5 mal 5 mal 5 Meter – das sind die Originalmaße des Raumes, den der erste Bauhaus-Direktor Walter Gropius zur ersten Bauhaus-Ausstellung 1923 entworfen hat. Eine Designklassiker der Moderne. Das Mobiliar, Schreibtisch, Stuhl, Sessel, Sofa, wird auf dem Theaterplatz nur in seiner Kubatur angedeutet.
Unter Julia Heinemanns Regie ist das studentische Projekt entstanden:
"Das Gropius-Zimmer steht jetzt hier geöffnet als offene Raumskulptur auf diesem öffentlichen Platz und lädt ein, die Direktorenschaft der Zukunft zu übernehmen. Und wir haben dieses Direktorenzimmer hier auf diesen öffentlichen Platz gestellt, um zu sagen: Öffentliche Räume brauchen noch mal definierte öffentliche Räume, um sich zu treffen, um Aktionen voranzutreiben, um Kommunikation erst mal zu ermöglichen."

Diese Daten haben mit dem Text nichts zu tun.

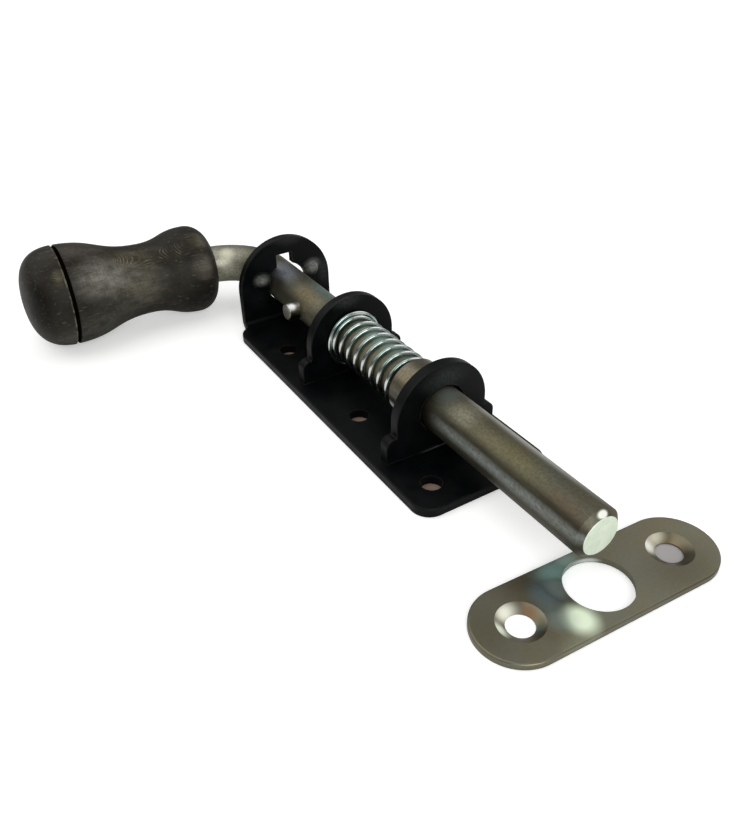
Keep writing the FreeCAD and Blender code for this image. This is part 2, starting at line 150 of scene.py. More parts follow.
blackPaint = {
    "colour": "#010203",
    "thinColour": "#07090a",      # where the coat lies thin the steel greys it
    "edgeColour": "#6c6f6b",      # and on the edges a grey line, partly rubbed paint and partly a painted highlight
    "edgeMm": 0.32,
    "edgeTurn": (0.99, 0.9),      # how far an edge's rounding has to turn the surface to count
    "edgeStrength": 0.6,
    "edgeBreaks": (0.25, 1.0),
    "roughness": (0.34, 0.5),
    "specular": 0.13,
    "mottle": {"sizeMm": 7.0, "detail": 5},
    "orangePeel": {"sizeMm": 0.6, "detail": 2},
    "peelDepthMm": 0.035,
    "peelStrength": 0.5,
    "sheenBreaks": {"sizeMm": 1.1, "detail": 5},
    "sheenBreakLevels": (0.35, 1.0),
    "patches": [                  # middle and reach in mm, colour, strength
        ((-68.8, -11.6, 22.3), (4, 4.4, 3.2), "#858781", 0.95),    # painted highlights on both dents
        ((-69.0, 12.9, 22.8), (4, 5.6, 4.2), "#8e908a", 1.1),
        ((-70.0, 3.5, 36.8), (3, 9.0, 4.0), "#2e302d", 0.9),       # painted sheens on the rear ear's rim and face
        ((-70.0, 18.2, 19.0), (3, 4.0, 9.0), "#323433", 0.9),
        ((-14.2, -2.0, 32.8), (2, 9.0, 3.8), "#303231", 1.0),      # painted sheen over the middle ear's bore
        # more painted sheen on the rear ear
        ((-69.5, -3.0, 37.0), (4, 9.0, 1.6), "#3a3b39", 0.4),
        ((-70.0, -14.0, 14.0), (4, 7.0, 7.0), "#17191a", 0.7),
        ((44.2, 0.5, 28.8), (2, 13.0, 6.2), "#2c322f", 1.0),       # painted sheen over the front ear's bore
        ((44.6, -3.0, 3.3), (0.45, 8.0, 0.8), "#7d8284", 0.9),     # and a painted highlight along its foot
    ],
    "noEdgeLinePatches": [             # no grey edge line, neither worn nor highlighted, at the screw holes and low on that bore
        ((x, y, 2.4), (6.5, 6.5, 3.2), "#030404", 1.6)
        for x in (-41.25, 14.45, 59.25) for y in (-14.9, 14.9)
    ] + [((44.2, -7.5, 13.0), (3.2, 5, 7), "#030404", 1.5)],
}


def edgeWearAndHighlightMask(tree, spec, breaks):
    # the grey line on the rims of sharp edges, partly wear and partly a painted highlight, none
    # on the flats
    rounded = addNode(tree, "Bevel", {"samples": 4}, {"Radius": spec["edgeMm"] / 1000})
    plain = addNode(tree, "NewGeometry", None, None, "Normal")
    match = addNode(tree, "VectorMath", dotProduct, {0: rounded, 1: plain}, "Value")
    rim = addNode(tree, "MapRange", None, {
        "Value": match, "From Min": spec["edgeTurn"][0], "From Max": spec["edgeTurn"][1],
        "To Min": 0.0, "To Max": spec["edgeStrength"],
    })
    return addNode(tree, "Math", multiply, {0: rim, 1: breaks})


def makeBlackPaint():
    # satin black enamel sprayed on pressed steel: deep black with painted soft grey sheens and
    # highlights, a faint orange peel and grey edges, partly rubbed and partly painted highlight
    spec = blackPaint
    material, tree = newMaterial("satin_black_enamel_on_pressed_steel")
    thin, breaks, roughness = pattern(
        tree, spec["mottle"], (0, 1), spec["edgeBreaks"], spec["roughness"],
    )
    colour = addNode(tree, "Mix", colourMix, {
        0: thin, 6: spec["colour"], 7: spec["thinColour"],
    }, 2)
    sheenBreaks = pattern(tree, spec["sheenBreaks"], spec["sheenBreakLevels"])
    # painted sheens and highlights, broken by a fine noise
    colour = addPatches(tree, colour, spec["patches"], sheenBreaks)
    # grey edge lines, partly rubbed paint and partly painted highlight
    edgeWearAndHighlight = edgeWearAndHighlightMask(tree, spec, breaks)
    colour = addNode(tree, "Mix", colourMix, {0: edgeWearAndHighlight, 6: colour, 7: spec["edgeColour"]}, 2)
    colour = addPatches(tree, colour, spec["noEdgeLinePatches"])
    bump = addNode(tree, "Bump", None, {
        "Height": pattern(tree, spec["orangePeel"], None),
        "Distance": spec["peelDepthMm"] / 1000, "Strength": spec["peelStrength"],
    })
    shader = addNode(tree, "BsdfPrincipled", None, {
        "Base Color": colour, "Normal": bump, "Roughness": roughness,
        "Specular IOR Level": spec["specular"],
    })
    addNode(tree, "OutputMaterial", None, {0: shader})
    return material


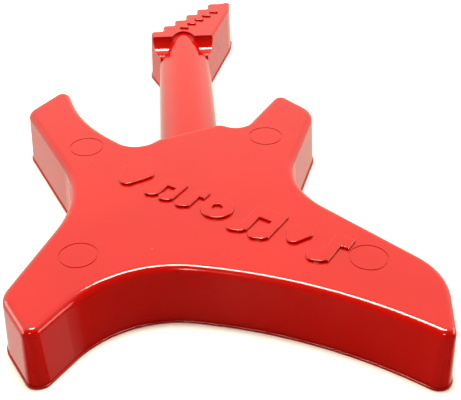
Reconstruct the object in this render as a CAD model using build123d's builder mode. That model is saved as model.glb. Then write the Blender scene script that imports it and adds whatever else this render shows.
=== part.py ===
"""Guitar-shaped guiro: a hollow moulded back shell, a ridged front cover and its screws.

It lies on its front with its flat back upwards: +Z up, neck along +Y, the origin under
the middle of the whole outline. All sizes are millimetres.
"""
import os
from math import atan2, degrees, radians, tan

from build123d import *

# ---- driving sizes of the shell
body_width = 168.0  # across the lobes, at the rim
body_length = 190.0  # along the neck, from the lowest lobe to the highest horn
thickness = 26.0  # cover's edge to flat back
wall = 2.5
back_wall = 2.6
side_draft = 3.2  # degrees, body sides
edge_radius = 3.2  # round between the sides and the back

neck_width = 28.0
neck_length = 88.8  # out of the body to where the neck's shoulders end
neck_joint = 0.5353  # where the neck leaves the body, as a share of the body's length
neck_socket = 0.45  # and where it starts, inside the body
crest_drop = 1.2  # neck's crest below the flat back
nose_width = 17.5
nose_length = 21.5
nose_overlap = 3.5  # the nose starts this far before the shoulders end
nose_bite = 0.1  # and is sunk this far into the headstock all round

head_width = 48.6  # left step to tip, at the rim
head_left = 18.6  # neck's axis to the left step
head_length = 60.0  # lower end to tip
head_overlap = 0.5  # the headstock starts this far before the neck's shoulders end
head_root = 0.5  # and its lower corners lie this far inside the neck's sides
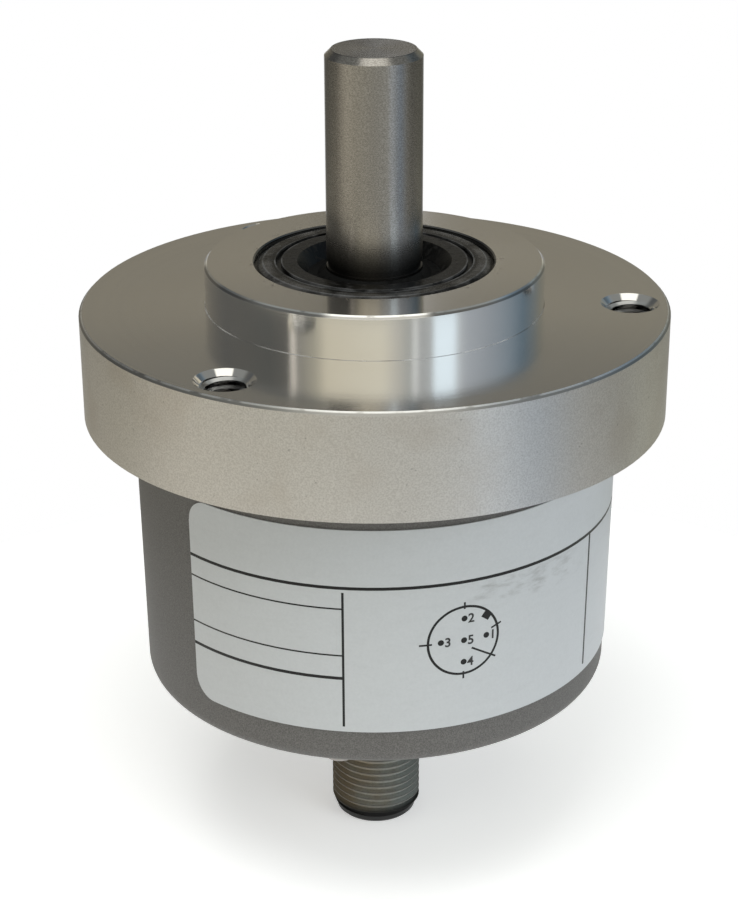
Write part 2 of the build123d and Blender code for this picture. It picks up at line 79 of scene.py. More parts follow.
# The tapped holes: the wall's, the countersink's and the thread crest's radius, and the depth
hole_circle, hole_angles = 32.0, (-2.5, 117.5, -122.5)
hole_wall, hole_sink, hole_crest, hole_depth = 3.0, 3.7, 2.5, 10.5
sink_floor = hole_wall - hole_sink


def hole_place(angle):
    return hole_circle * cos(radians(angle)), hole_circle * sin(radians(angle))


# Shader bench

class Signal:
    """A value or colour in a node tree, with plain arithmetic for values."""

    def __init__(self, bench, socket):
        self.bench = bench
        self.socket = socket

    def with_math(self, operation, *terms):
        return self.bench.node("ShaderNodeMath", {"operation": operation}, dict(enumerate(terms)))

    def __add__(self, other):
        return self.with_math("ADD", self, other)

    __radd__ = __add__

    def __sub__(self, other):
        return self.with_math("SUBTRACT", self, other)

    def __rsub__(self, other):
        return self.with_math("SUBTRACT", other, self)

    def __mul__(self, other):
        return self.with_math("MULTIPLY", self, other)

    __rmul__ = __mul__

    def __truediv__(self, other):
        return self.with_math("DIVIDE", self, other)

    def __gt__(self, other):
        return self.with_math("GREATER_THAN", self, other)

    def __lt__(self, other):
        return self.with_math("LESS_THAN", self, other)

    def __abs__(self):
        return self.with_math("ABSOLUTE", self)

    def between(self, low, high):
        """1 where the value lies between two limits, and 0 elsewhere."""
        return (self > low) * (self < high)

    def fade(self, start, end):
        """0 at start, 1 at end and beyond, smooth between them."""
        settings = {"interpolation_type": "SMOOTHSTEP", "clamp": True}
        sockets = {"Value": self, "From Min": start, "From Max": end}
        return self.bench.node("ShaderNodeMapRange", settings, sockets)

    def largest(self, other):
        return self.with_math("MAXIMUM", self, other)

    def smallest(self, other):
        return self.with_math("MINIMUM", self, other)

    def root(self):
        return self.with_math("SQRT", self)

    def angle(self, other):
        """The turn in radians whose sine goes with this value and whose cosine with the other."""
        return self.with_math("ARCTAN2", self, other)

    def zigzag(self):
        """Up from 0 to a half and down again, over and over."""
        return self.with_math("PINGPONG", self, 0.5)


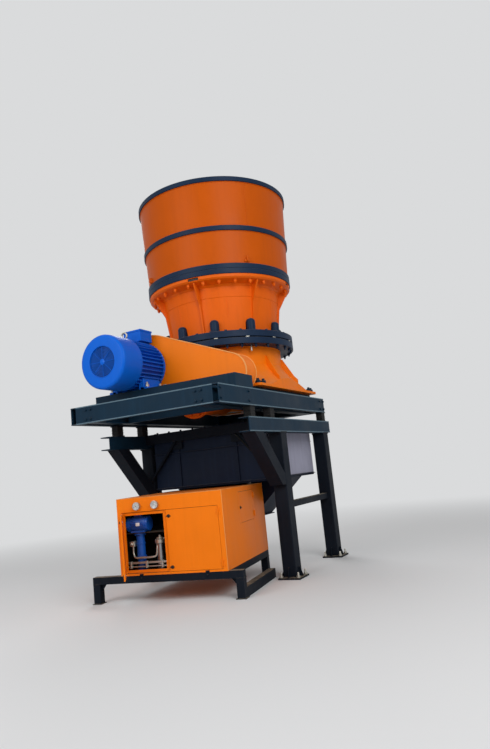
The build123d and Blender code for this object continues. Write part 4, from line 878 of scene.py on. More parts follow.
class CRUSHER_OT_shell_fittings(bpy.types.Operator):
    """The domed clamping cylinders in the top shell's pockets, the nuts under its lip and its mould seams"""

    bl_idname = "crusher.shell_fittings"
    bl_label = "Top shell fittings"

    def execute(self, context):
        sizes = context.scene.crusher_sizes
        foot_radius = body_radius(SHELL_FOOT)
        piece("pocket_linings", around(self.lining(foot_radius - POCKET_DEPTH), POCKET_ANGLES), "navy_enamel")
        place = (foot_radius + CYLINDER_OFFSET, 0, SHELL_FOOT)
        cylinder = moved(self.clamp_cylinder(sizes.cylinder_width / 2), place)
        piece("clamp_cylinders", around(cylinder, POCKET_ANGLES), "navy_enamel")
        angle = turns(sizes.lip_nuts) + 0.05
        from_rib, clear_of_rib = (angle[:, None] - RIB_ANGLES + np.pi) % (2 * np.pi) - np.pi, 0.06
        nut = moved(turned_over(hex_bolt(sizes.lip_nut, 0.04, point=0.018)), (1.205, 0, LIP_FOOT - 0.008))
        piece("lip_nuts", around(nut, angle[np.abs(from_rib).min(axis=1) > clear_of_rib]), "casting_enamel")
        # Dark sheets in the lip's four slots: painted shade inside them
        slot = slab((1.226, -0.093, SHELL_TOP - 0.052), (1.262, 0.093, SHELL_TOP - 0.009))
        piece("slot_linings", around(slot, turns(4, math.radians(-81.0))), "dark_paint_and_shade")
        piece("shell_parting_lines", around(self.parting_line(), RIB_ANGLES + np.pi / 7), "casting_enamel")
        return {"FINISHED"}

    def lining(self, reach):
        """A shallow cup with the pocket's arched outline: straight sides and a half circle, set back a
        little from the casting's face at each height."""
        arch, rise = np.linspace(0, np.pi, 13), POCKET_HEIGHT - POCKET_HALF

        def outline(inset):
            r = POCKET_HALF - inset
            across = np.concatenate([[r], r * np.cos(arch), [-r]])
            return across, SHELL_FOOT + np.concatenate([[inset], rise + r * np.sin(arch), [inset]])

        wide, high = outline(0.001)
        narrow, low = outline(0.004)
        front = body_radius(high) - 0.014 - wide**2 / 2
        return capped([np.column_stack([depth + 0 * wide, across, up]) for depth, across, up in
                       ((reach + 0.001, wide, high), (front, wide, high), (front, narrow, low),
                        (reach + 0.005, narrow, low))])

    def clamp_cylinder(self, r):
        """An upright cylinder turned from its foot collar to a domed top, a quarter ellipse in profile."""
        turn, shoulder = np.linspace(0.1, np.pi / 2, 7), CYLINDER_HEIGHT - r * 0.8
        dome = np.column_stack([r * np.cos(turn), shoulder + r * 0.8 * np.sin(turn)])
        return lathe(np.vstack([[(r + 0.006, 0.0), (r + 0.006, 0.018), (r, 0.024), (r, shoulder)], dome]), 28)

    def parting_line(self):
        """A thin raised seam where the mould's halves met, down the tapered body."""
        z = np.linspace(SHELL_FOOT + 0.3, SHELL_TOP - 0.34, 24)
        return swept(np.column_stack([body_radius(z), 0 * z, z]), circle_section(0.004, 6), (1, 0, 0))


class CRUSHER_OT_clamp_fittings(bpy.types.Operator):
    """Bolts and nuts of the clamp flanges, the shims in their groove and the base plate's bolts"""

    bl_idname = "crusher.clamp_fittings"
    bl_label = "Clamp fittings"

    def execute(self, context):
        sizes = context.scene.crusher_sizes
        width, angle = sizes.clamp_bolt, turns(sizes.clamp_bolts)
        ring = CLAMP_RADIUS - width * 1.3
        head = moved(hex_bolt(width, width * 0.45), (ring, 0, SHELL_FOOT))
        nut = moved(turned_over(hex_bolt(width, width * 0.6, point=0.025)), (ring, 0, CLAMP_FOOT))
        piece("clamp_bolts", [around(head, angle), around(nut, angle)], "navy_enamel")
        shim = slab((CLAMP_RADIUS - 0.045, -0.03, SHELL_FOOT - 0.124),
                    (CLAMP_RADIUS - 0.004, 0.03, SHELL_FOOT - 0.108), 0.003)
        piece("clamp_shims", around(shim, np.radians(-68.2 + 25.0 * np.arange(14))), "gauge_steel")
        pin = lathe([(0.012, 0), (0.014, 0.01), (0.014, 0.1), (0.01, 0.11)], 10)
        pins = around(moved(pin, (1.07, 0, CLAMP_FOOT - 0.1)), turns(2, math.radians(-37.8)))
        piece("locating_pins", pins, "gauge_steel")
        corner = np.array([(1.12, 1.12, 0), (1.14, 0.97, 0), (0.97, 1.14, 0)])
        places = [corner * (sx, sy, 1) + (0, AXIS_Y, BASE_TOP) for sx in (-1, 1) for sy in (-1, 1)]
        piece("base_bolts", bolted(0.075, np.vstack(places), point=0.03), "frame_enamel")
        flange_middle, bolt_circle = (0, AXIS_Y - 1.2474, RAIL_TOP - 0.028), 0.308
        places = wheel_axes(turns(12, np.pi / 12))[:, :, 0] * bolt_circle + flange_middle
        piece("countershaft_bolts", bolted(0.046, places, (0, -1, 0)), "casting_enamel")
        return {"FINISHED"}


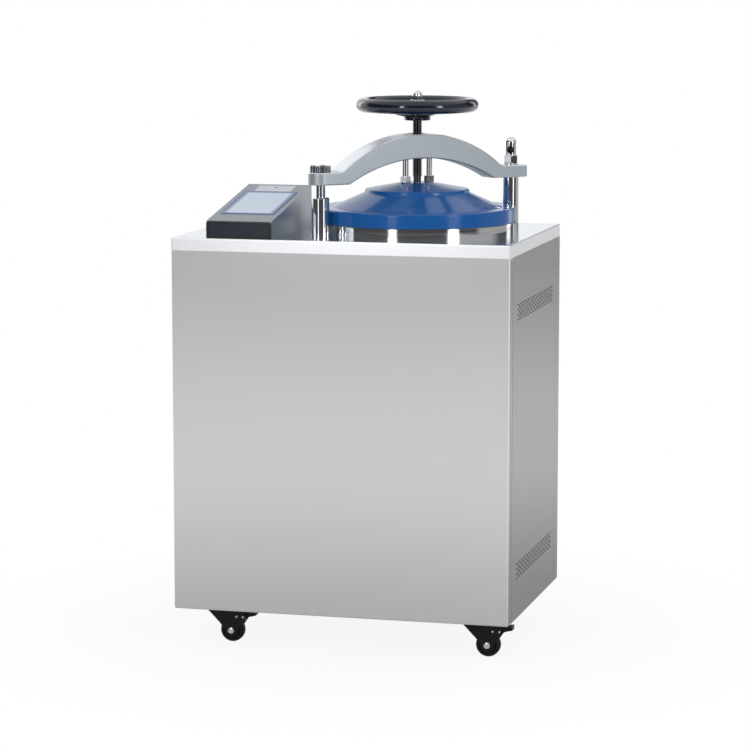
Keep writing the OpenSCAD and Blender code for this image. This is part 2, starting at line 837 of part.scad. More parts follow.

Fragezettel und provokante Thesen
Für die "Woche der Demokratie" – rund um den Staatsakt zum 100. Jubiläum der Nationalversammlung – war auch das Deutsche Nationaltheater gegenüber täglich ab Nachmittag geöffnet, haben viele Formate zur Partizipation angeregt. Es liegen Fragezettel aus: "Wie Demokratie in der Familie leben?" oder "Was ist wichtiger: Freiheit oder Gerechtigkeit?" Die Antworten hängen dann öffentlich aus. Auf den Leib des DNT werden provokante Thesen projiziert.
Und der Intendant des Hauses, Hasko Weber, wehrt sich gegen die oft geäußerte These, das ins Theater ohnehin nur die kommen, die der gleichen Meinung sind:
"Ja, ich kann es schon langsam nicht mehr hören! Weil: Wir haben 900 Plätze! Und da ist es absoluter Unsinn, dass dort nur Leute sitzen, die der gleichen Meinung sind. Also, wenn wir "Unterleuten" von Juli Zeh spielen, und das ist voll, dann drückt das natürlich was aus: Ein Riesen-Interesse am eigenen Status. Und selbst wenn es die sind, von denen man vielleicht denkt, dass die auch einer Meinung sind – welcher denn gleich, würde ich fragen!? –, wenn es sich trifft und man kann einen Impuls geben, dann nehmen diese Leute den auch mit nach draußen. Bei dem, was man hat, wer man ist und wofür man steht, das vielleicht deutlicher zu erkennen zu geben, auch über so eine Woche, halte ich für richtig."
Stabilität der demokratischen Verfassung
Neben den Stücken zum Thema aus dem Repertoire gab es drei Premieren, Schillers "Wilhelm Tell" darunter. In seiner sehr kurzweiligen Inszenierung stellte Regisseur Jan Neumann Fragen zum Verhältnis von Individuum, Gruppe und Nation, zum Widerstandsrecht und zu den Grenzen der direkten Demokratie.
Einer der Höhepunkte der "Woche der Demokratie" am Deutschen Nationaltheater Weimar war die Rede von Bundestagspräsident a.D. Norbert Lammert, der sich der Frage stellte, was die Stabilität einer liberalen Grundordnung erhält:
"Jedenfalls nicht der Verfassungstext, sondern die Entschlossenheit der Staatsbürgerinnen und Staatsbürger, die Stabilität einer demokratischen Verfassung noch wichtiger zu finden als die jeweiligen eigenen politischen Präferenzen. Das kann man für eine Zumutung halten. Und in bestimmten, konkreten Situationen ist es auch eine! Aber sie ist die Voraussetzung dafür, einem ganzen Land, einer ganzen Gesellschaft und allen Menschen, die in ihr leben, größere und irreparablere Zumutungen zu ersparen."